Среди его многочисленных любовниц была девушка по имени Кэйко Мидзухара — посредственная художница, которой еще не исполнилось и тридцати. Она снимала две комнаты в районе Дэнъэнтёфу: в одной жила, а другую использовала как студию. Как-то раз один художник порекомендовал ее Тадзиме в качестве иллюстратора. Когда тот предложил ей разместить в «Обелиске» картину или гравюру, девушка покраснела и показалась ему такой милой, что он решил изредка помогать ей материально. Она была мягкосердечная, молчаливая и очень плаксивая, но никогда не выла и не рыдала навзрыд, впадая в истерику, а плакала трогательно, как маленькая девочка, и это выглядело не так уж и неприглядно.

Однако у нее был один недостаток — старший брат. Он долгое время служил в Маньчжурии, говорят, был крепко сложен и с малых лет отличался буйным нравом. Когда Кэйко рассказала о брате, Тадзиме сразу все это не понравилось. Еще со времен «Фауста» так повелось, что для ловеласа плохая примета, если у возлюбленной есть старший брат-военный, сержант или капрал.

Брат этот недавно вернулся из Сибири и теперь неизменно дежурил у Кэйко дома.

Тадзима не хотел встречаться с ним лицом к ли­цу, поэтому он позвонил Кэйко по телефону в надежде вытащить девушку в город. Мощный голос, явно принадлежащий сильному мужчине, ответил, что девушка не сможет прийти, и представился:

— Я брат Кэйко.

Конечно же, он там.

— Я работаю в журнале... Хотел посоветоваться с госпожой Мидзухарой по поводу иллюстраций... — От волнения голос Тадзимы дрожал.

— Не получится. Она простыла и отдыхает. Работать ей пока запрещено.

Неудача. Похоже, теперь выманить Кэйко не получится.

Однако не сообщить о расставании из страха перед братом было бы невежливо по отношению к девушке. Кроме того, раз она заболела и к тому же живет со своим родственником-возвращенцем, то наверняка нуждается в деньгах. Быть может, именно сейчас — самый подходящий момент. Навестить больную, сказать добрые слова и незаметно протянуть деньги... Хоть ее брат и вояка, вряд ли он ударит его за такой поступок.
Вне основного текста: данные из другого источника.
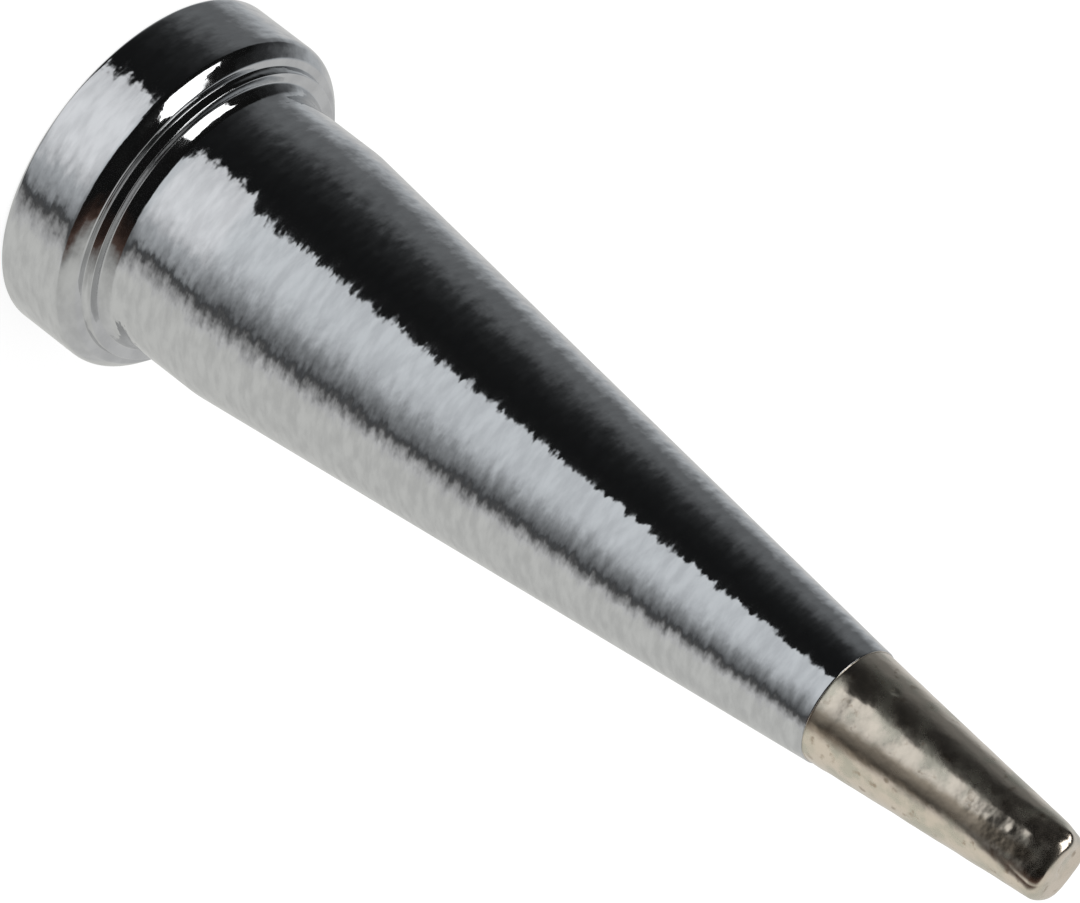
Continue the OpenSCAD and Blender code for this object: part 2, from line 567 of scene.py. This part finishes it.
# %% [markdown]
# ## Grinding the chisel
#
# The end is a cone with two flats ground on it, one on each side. A boolean
# would cut them but leave long thin faces that solder could not ripple. Here
# each point beyond the flat is drawn in towards the axis until it lies on the
# flat. A soft minimum eases the two surfaces into each other, as the coat of
# solder does on the real edge. The coat also stands a little above the ground
# flat and gives it a slight crown.

# %% Flats
FLAT_START_R = END_HALF_W + FLAT_LEN * math.tan(TIN_SLOPE)
FLAT_SLOPE = math.atan((FLAT_START_R - END_HALF_T) / FLAT_LEN)
EDGE_REACH = END_EDGE_R / math.tan((math.pi / 2 + FLAT_SLOPE) / 2)
END_FACE_R = END_HALF_W - END_REACH
# How widely the edges of each flat are eased, and how thick the solder lies on it
SOFT_FRONT, SOFT_BACK = 0.30, 0.10
SOLDER_ON_FRONT, SOLDER_ON_BACK = 0.15, 0.10
CROWN_R = 1.6
# Keeps a division off zero
SMALL = 1e-3
# How near a point has to be to count as on the axis, or as on the end face
ON_AXIS, ON_END_FACE = 1e-6, 1e-5
# A point that keeps more than this share of its distance from the axis hasn't moved
UNMOVED = 0.999


def half_thickness(height):
    """Distance from the axis to the flat at that height, with its rounded end."""
    below_end = TIP_LEN - height
    straight = END_HALF_T + below_end * math.tan(FLAT_SLOPE)
    if below_end >= END_EDGE_R * (1 - math.sin(FLAT_SLOPE)):
        return straight
    rise = END_EDGE_R - below_end
    return END_HALF_T - EDGE_REACH + math.sqrt(max(END_EDGE_R ** 2 - rise ** 2, 0))


def soft_min(first, second, soft):
    """The smaller of the two, eased where they are nearly equal."""
    overlap = max(soft - abs(first - second), 0) / soft
    return min(first, second) - overlap * overlap * soft / 4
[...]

А может, тот растрогается сильнее Кэйко и даже пожмет ему руку. А если братец все же задумает учинить дебош... Тогда можно справиться с помощью Нагаи Кинуко, точнее ее чудовищной силы.

Вот тут-то он и найдет применение этой мощи, использует ее на сто процентов.

— Согласна? Наверняка все будет в порядке, но там парень буйный. Если он замахнется на меня, ты, пожалуйста, легонько его осади. Да не волнуйся, он, кажется, слабак, — Тадзима стал говорить с Кинуко заметно вежливее.